Slice 1/3″ from BOTTOM of tomatoes.  (The stem end will become the bottom of the Stuffed Tomato). Carefully scoop out and save the pulp, leaving the sides and skin intact. Use a spoon for this task – you don’t want to pierce the sides of the tomato. Clean out all the nooks and crannies of seeds and goo, and give the tomatoes a few good shakes over the sink.  Set aside, letting them drain upside down.

Dice the tomato tops and meatier pulp.

In a small saucepan over a low/medium heat, sautè olive oil, garlic, oregano, basil, cayenne pepper, bay leaf, and salt for 1 minute. Take care not to burn the garlic.  Add in the diced tomatoes, turn up the heat to a medium flame, and cook for about 2 minutes. You want the tomato pieces cooked but not mushy.  What you’ll notice is the pieces have still retained their shape but quite a bit of liquid has been released.
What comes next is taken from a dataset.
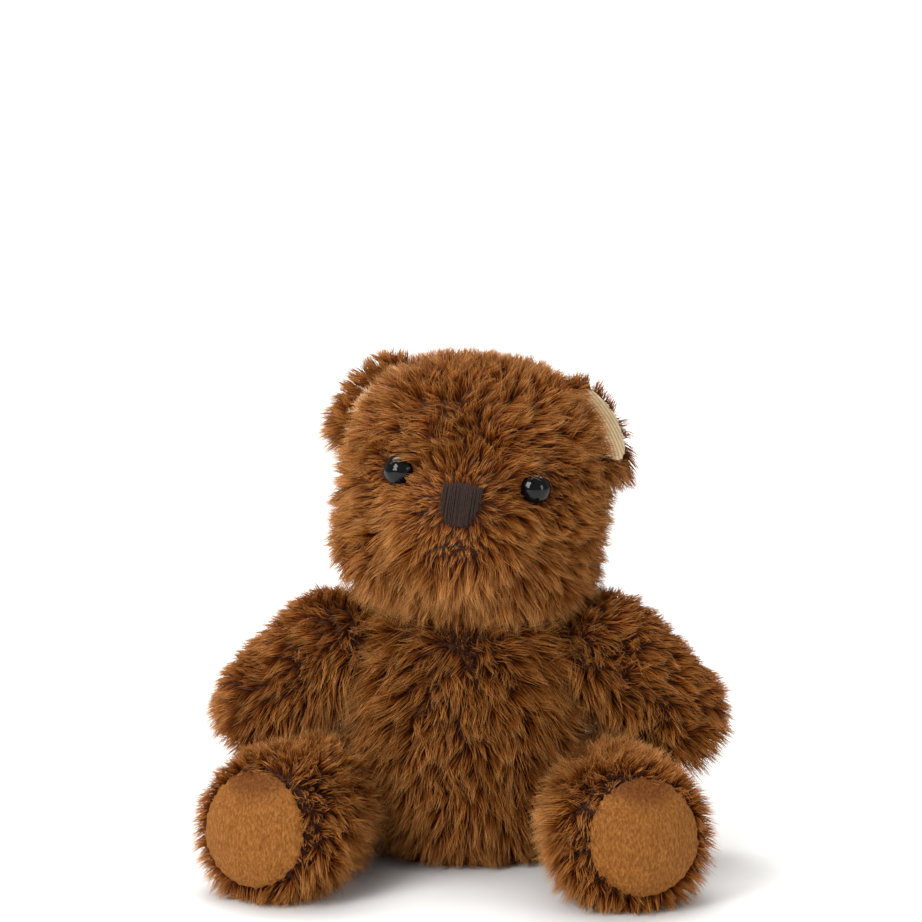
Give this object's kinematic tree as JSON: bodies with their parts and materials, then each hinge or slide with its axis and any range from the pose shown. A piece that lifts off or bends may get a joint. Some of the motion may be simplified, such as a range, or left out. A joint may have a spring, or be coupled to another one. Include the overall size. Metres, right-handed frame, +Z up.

Turn off the burner.

Quickly strain the liquid using a small strainer, if you have one, or carefully pouring off as much liquid as you can into the sink (use a lid to prevent solids from slipping through. Empty any solids in the strainer back into the saucepan.  You don’t want to get rid of all of the liquid, just most of it – that’s why you need to do this step quickly.  REMOVE AND DISCARD BAY LEAF!!!

Preheat oven to 350º Fahrenheit.

Stir in the bread crumbs and ¼ cup Romano.  Stuff the tomatoes with the mixture, packing it down.  There should be exactly enough filling for 2 tomatoes.  Top each tomato with 1 T shredded Romano.

Place Stuffed Tomatoes on a greased cookie sheet that has sides (in case of leakage) and bake for 20 minutes. Then turn on broiler (leaving tomatoes where they are) and broil for another 2 minutes, until tops are browned.  Keep an eye on them – you don’t want to burn them! Serve hot.